The only organisation which has come close to auditing this mess is Audit Scotland and, though it has done so in part, it has failed.

This is what should happen now.

1) We need a Judge-led inquiry into all of the above, commencing immediately.

2) We need to strip out all of the boards from the quangos and set up a single purpose group with a clear remit to create a worthwhile strategy and radical plan to recover the vision, which is a lifeline service, and deliver it.

3) We need to ensure that those responsible, whoever they may be, are fully accountable.

4) Following a review of the existing fleet, especially of the larger ships, we need to create a vessel renewal plan and implement it, considering all aspects including the long-term funding required.
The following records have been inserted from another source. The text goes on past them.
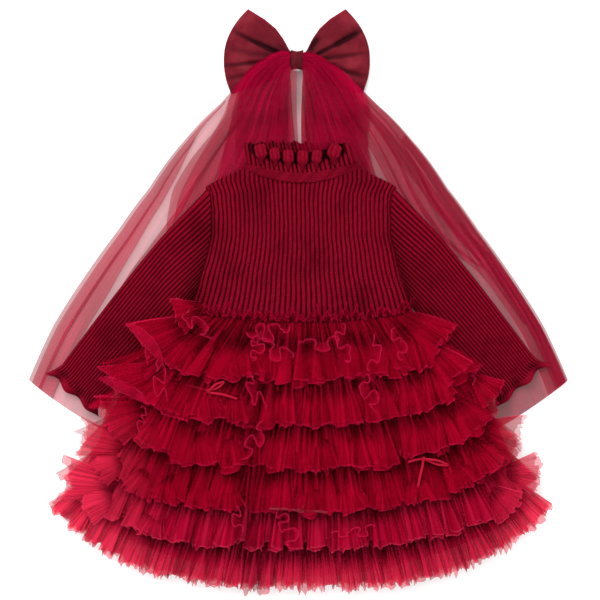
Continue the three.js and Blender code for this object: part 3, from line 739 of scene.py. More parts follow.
# skirt lining and the six tiers of gathered tulle
liningRows = named(("y", "half", "rise", "height"), [
    (-26, 131, 11, 8.5), (-80, 170, 30, 15), (-128, 197, 38, 19), (-178, 219, 46, 21),
    (-227, 238, 54, 21), (-272, 254, 62, 19), (-318, 264, 76, 13),
])
tiers = named((
    "edgeY", "half", "shift", "rise", "lift", "waves", "folds", "deep", "bend", "tips", "fringe", "layers",
    "pleatDepth", "cloth",
), [
    (-91, 188, -12, 60, 15, 10, 52, 6.6, 6.2, 4.0, 1.0, 2, 2.8, "tier tulle"),
    (-138, 213, -16, 62, 18, 11, 60, 6.8, 6.4, 4.5, 1.2, 2, 2.8, "tier tulle"),
    (-188, 232, -5, 68, 18, 12, 70, 6.4, 6.4, 4.5, 1.4, 2, 2.8, "tier tulle"),
    (-237, 255, -4, 72, 18, 14, 84, 5.6, 6.0, 5.0, 1.8, 2, 2.8, "tier tulle"),
    (-282, 273, -3, 78, 17, 17, 100, 4.8, 3.6, 5.5, 2.4, 2, 2.24, "hem tulle"),
    (-327, 290, 1, 92, 13, 22, 130, 3.8, 2.4, 7.0, 4.0, 3, 2.24, "hem tulle"),
])
tierSize = {
    "columns": 900, "rows": 10, "layerDrop": 3.2, "valleyX": -56, "valleyWidth": 15, "valleyDepth": 0.55,
    "square": 0.3, "foldDepth": 0.7, "pleats": 110.0, "cut": 0.06,
}


def liningHeight(k, v):
    return mix(liningRows[k]["height"], liningRows[k + 1]["height"], v)


def makeLining():
    u, j = grid(span(120, -1), arange(len(liningRows)))
    y, half, rise, height = (array([row[key] for row in liningRows])[j] for key in liningRows[0])
    y = y + rise * u * u
    for name, up in (("front", True), ("back", False)):
        z = height + (1.0 if up else -1.0) + 0.4 * waver(40, 30 * u)
        cloth = Cloth("lining_sheet_" + name, "lining tulle")
        cloth.add(joined(half * u, y, z), joined(half * u, y) * 0.001, faceUp=up)
        cloth.finish("lining_" + name, (0.3, "laid", "veil_under"))


def tierEdge(tier, u):
    return tier["edgeY"] + tier["rise"] * mix(u**4, u * u, tierSize["square"])


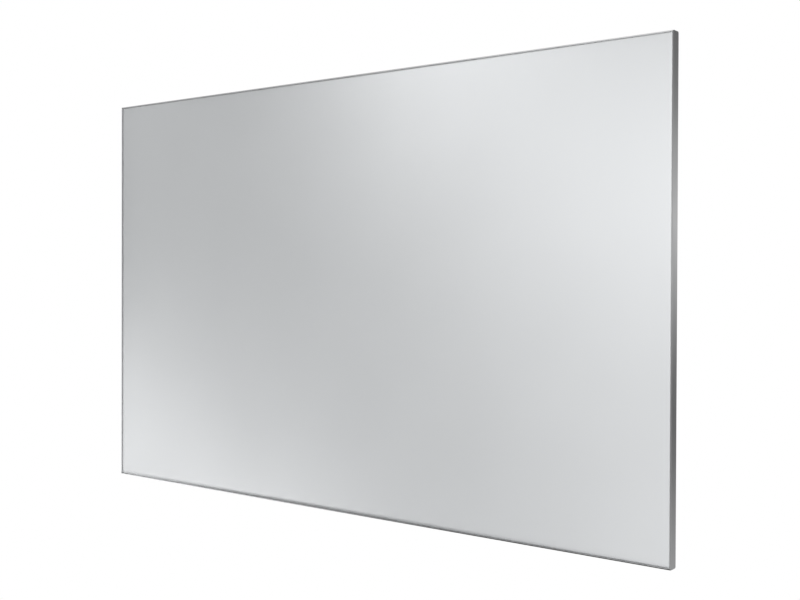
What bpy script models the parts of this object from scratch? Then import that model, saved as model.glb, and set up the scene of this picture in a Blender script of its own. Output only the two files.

5) We need to quickly arrive at a sensible procurement system and have the ships constructed in the most timely and cost-effective manner.

6) We need to engage all resources within the existing management group to ensure that the existing ships can operate in the most efficient way until newbuilds can be delivered. If the existing management in CalMac cannot manage the present situation adequately, then they must be reviewed. The recent run of breakdowns has not suddenly materialised but has been anticipated for years without being adequately managed or planned for.

7) The single-purpose group of ferry and shipping professionals must carry out an urgent review of the ongoing catastrophe in Ferguson Marine and identify what aspects of the project are valid in commercial and technical terms, both with the shipyard and the two incomplete ships.

8) The Scottish Government must accept responsibility for the failure of the ferry service and step back. It must now allow shipping professionals to manage the recovery.

Without addressing the professionalism and skill sets of the people involved in creating this debacle as well as the structures of decision-making and accountability, we are going nowhere.